An adoptee herself and the mother of three adopted children, McCaslin co-authored a chapter, “Law and Language: Adversarial Culture in Adoption and Mothering,” with Richard Uhrlaub. The book was edited by Dr. Francis Latchford, York University, Ed. Toronto, Ontario: Demeter Press, October 2012.
According to the publisher, the book was written by authors from disciplinary perspectives in the humanities and social sciences, the essays offer critical perspectives on adoption and mothering that challenge institutionalized ideas, assumptions, pathologies, and psychologies that are used to interpret birthmothers and adoptive mothers. Its authors interrogate questions of race, gender, disability, class and sexuality as they relate to the experience, identity, and subjectivity of ‘mothers’ who are marked by the institution of adoption.

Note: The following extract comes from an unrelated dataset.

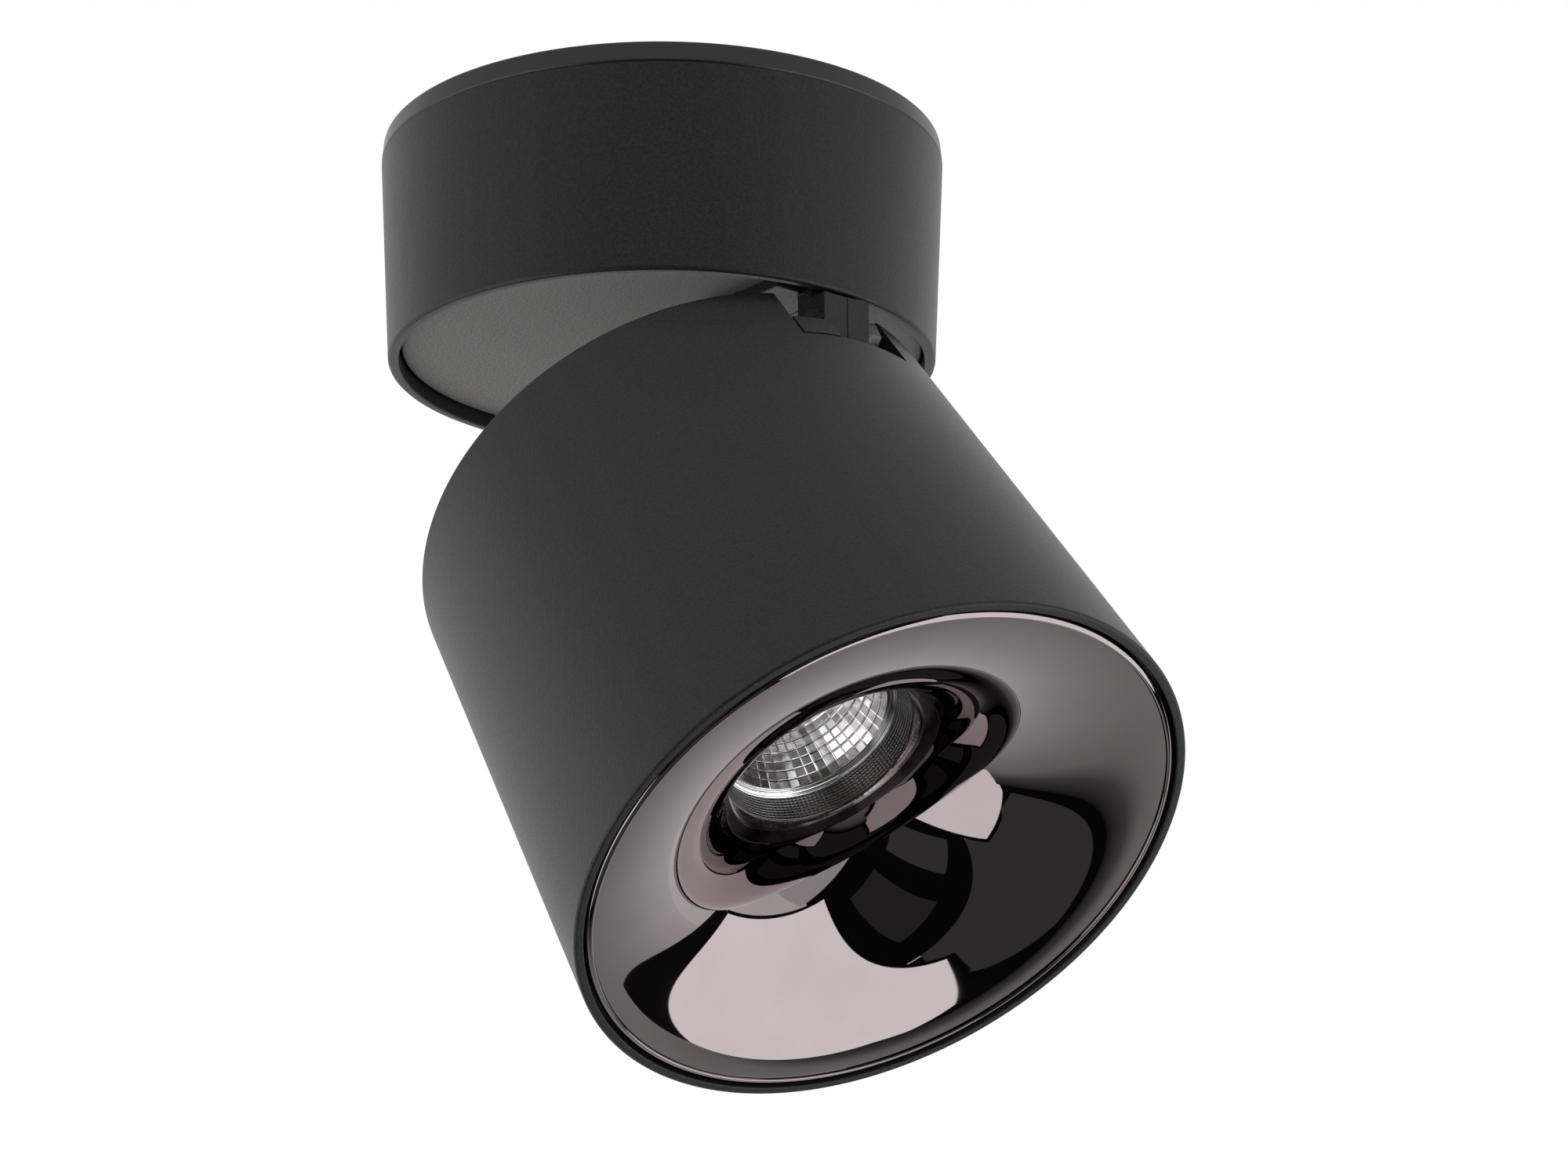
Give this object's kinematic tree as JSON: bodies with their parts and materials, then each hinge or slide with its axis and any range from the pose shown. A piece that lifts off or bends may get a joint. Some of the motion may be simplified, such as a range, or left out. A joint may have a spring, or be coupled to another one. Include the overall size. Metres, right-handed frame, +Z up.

McCaslin said she and essay co-author Uhrlaub (also an adoptee) examined “various cultural, language and legal elements which can create adversarial relationships between mothers of origin and adoptive mothers and how their children are affected. We also made suggestions that we believe could reduce the related conflicts we have observed in adoption.”
McCaslin also authored the book Finding Our Place: 100 Memorable Adoptees, Fostered Persons, and Orphanage Alumni (Greenwood Press, 2010).